Prepararsi a Pesach

La parashà di Zav è la seconda parashà del libro di Vaikrà; come la prima, quella che abbiamo letto lo scorso Shabbat, continua a descrivere i sacrifici che dovevano essere offerti nel Mishkan e in seguito nel Tempio di Gerusalemme. Nel descrivere il mizbeach, l’altare dove venivano bruciati i sacrifici, la Torà insegna qualcosa che, nonostante l’ormai non consueta pratica dei sacrifici, è tuttora il simbolo del nostro popolo.
È scritto “esh tamid tukad ‘al hamizbeach lo tichbè – un fuoco eterno brucerà sul mizbeach (altare) non lo spegnerai”.
Secondo l’interpretazione letterale tutto fila regolarmente: il fuoco che ardeva sull’altare del Tempio non doveva essere mai spento.
Nella Mishnà infatti vengono descritte le mishmarot – i turni – che venivano fatti dai Cohanim per sorvegliare che il fuoco che ardeva sul mizbeach fosse sempre acceso. I Maestri ci spiegano che non era un fuoco vivo, ma dei grossi tronchi di legno formavano una sorta di brace ardente, sul quale venivano bruciati i sacrifici, sia animali che farinacei. Se razionalmente questo ricorda il periodo dei sacrifici, intimamente ci insegna che il fuoco è l’eternità, quella cosa che, se alimentata costantemente, non finisce mai.

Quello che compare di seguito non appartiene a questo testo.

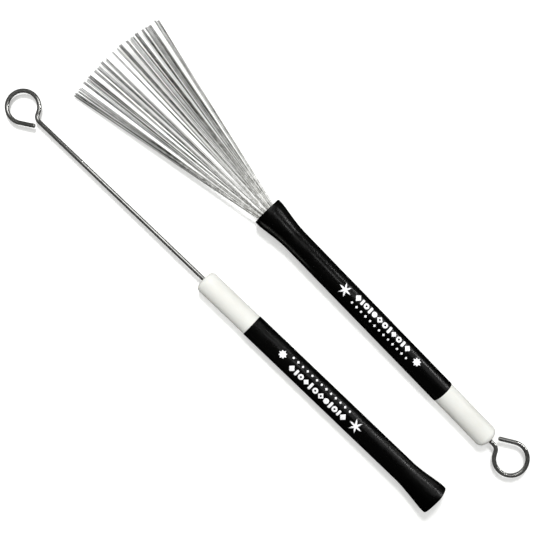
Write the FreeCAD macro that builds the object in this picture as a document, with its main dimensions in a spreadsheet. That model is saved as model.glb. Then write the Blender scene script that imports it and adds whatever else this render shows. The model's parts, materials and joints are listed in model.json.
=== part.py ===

Così è la Torà e il popolo ebraico che, se osserverà le sue leggi, mettendole in pratica e insegnandole ai propri figli, tramandando loro le millenarie tradizioni, saranno eterni come il fuoco del mizbeach.
Le tradizioni del nostro popolo hanno la forza di mantenerci in vita, nonostante i molteplici tentativi di annientamento da parte dei nostri nemici, come noi, da ormai tremila anni circa, facciamo riguardo la storia della schiavitù egiziana, attraverso l’osservanza della festa di Pesach e la lettura della haggadà.
Non a caso la parashà di Zav cade nella maggior parte degli anni il sabato che precede la festa di Pesach e che i nostri Maestri hanno denominato “Shabbat ha gadol”, non il sabato grande (altrimenti avrebbe dovuto essere shabbat ha ghedolà – perché il termine shabbat è femminile), ma il “Sabato del grande”, ossia del grande evento, che è quello a cui assistettero i nostri padri in Egitto, quando fu comandato loro di prepararsi all’abbandono di quel Paese, mentre i primogeniti egiziani stavano morendo, colpiti dall’Angelo della morte. È il sabato in cui si trascorre più tempo in Tempio, per ascoltare dal Rabbino e dai Maestri e studiare tutte le regole che riguardano la preparazione alla festa che sta per entrare.
Una breve spiegazione riguardo l’augurio che, a differenza delle altre festività, ci scambiamo prima e durante la festa: “pesach kasher ve sameach – una Pesach idonea e gioiosa”.
Solitamente per le altre festività ci auguriamo “chag sameach” o “mo’adim le simchà”; per Pesach si sottolinea l’osservanza della kasherut.
Qualcuno potrebbe chiedersi: “Perché durante le altre feste la kasherut è facoltativa?”.
La risposta è che la kasherut di Pesach è molto più complessa di quella delle altre festività o addirittura degli altri giorni.
Per Pesach è prevista una serie di pulizie della casa, completamente diverse e assai più approfondite di quelle, seppur importanti, delle altre festività o occasioni varie.
La trasgressione ai vari divieti che riguardano il cibarsi o possedere il chamez, prevede la pena più rigorosa – il caret – la pena capitale – pena proveniente direttamente da D-o, prevista soltanto per la trasgressione di pochissimi casi (fra cui il cibarsi di chamez a Pesach), considerati gravi, non solo per chi li commette, ma anche per la società che assiste a un simile comportamento. È per questo che non basta fare di propria iniziativa, ma è necessaria la collaborazione e le varie spiegazioni di una persona esperta, per non incappare nell’errore, di D-o ne guardi, di trovarsi in possesso di chamez o cosa che possa richiamarne la sua somiglianza, nel periodo della festa.
Si usava nell’antichità trascorrere molte ore più del consueto, nelle varie Sinagoghe, durante questo sabato, per ascoltare e chiedere delucidazione ai Maestri, su come comportarsi correttamente nella preparazione alla festa e soprattutto per non commettere errori.
Possa il Signore renderci meritevoli di aver preparato per la festa di Pesach e per aver osservato le sue regole in modo scrupoloso e rigoroso, degni di quelle che furono le vicende che i nostri padri in Egitto vissero, con l’ideale di essere un popolo libero e degno del nome che portiamo: Israel.
Shabbat shalom e Pesach kasher ve sameach.